Other boomers, especially those who still work, say they've had enough screen time on the job and just want to talk face-to-face. "Technology has become necessary and very important for the type of work I do," says Joan Teemer, 63, a book sales representative based in Ohio. But when it comes to spending time with her seven grandchildren, she says, "it is nice to put it away and breathe."
Some also say that even as they enjoy the benefits of being able to "see" their grandkids online, they are wistful for the days of care packages and handwritten letters. It used to be that at the end of one's life you suddenly had this great stash of letters your mother saved," Holland says. "That will be no more."
There's also the matter of the third party in this triangle: the child's parents. Typically, they are the ones setting up the iPad for their kids or parents. Some parents may be too busy or simply unwilling — after all, even Grandma on screen is yet another thing on screen.

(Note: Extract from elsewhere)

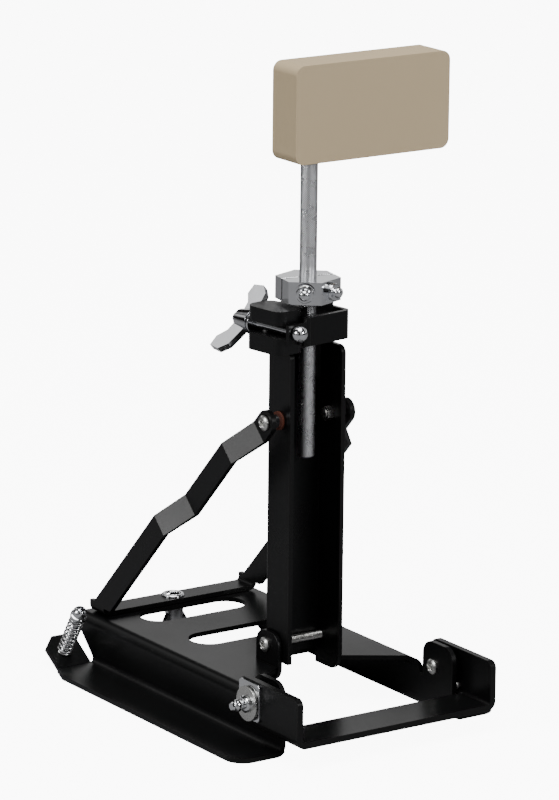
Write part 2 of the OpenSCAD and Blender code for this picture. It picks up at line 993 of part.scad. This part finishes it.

More often, though, families increasingly consider technology — video chatting especially — a savior. It allows them to share moments — first steps, first words, art projects, gymnastics routines, new outfits and haircuts — without the expense and time involved with doing it in person. ("I'm sure there are lip marks on [my son's] iPhone," Amin says.) Some parents even use grandparents as on-screen babysitters, entertaining the kids on a tablet while Mom or Dad is making dinner.
Technology, Drake says, helps keep "those wonderful connected feelings alive between generations, when our immediate and individual foci are elsewhere and are admittedly out of sync." It helps us "remember that we remain connected."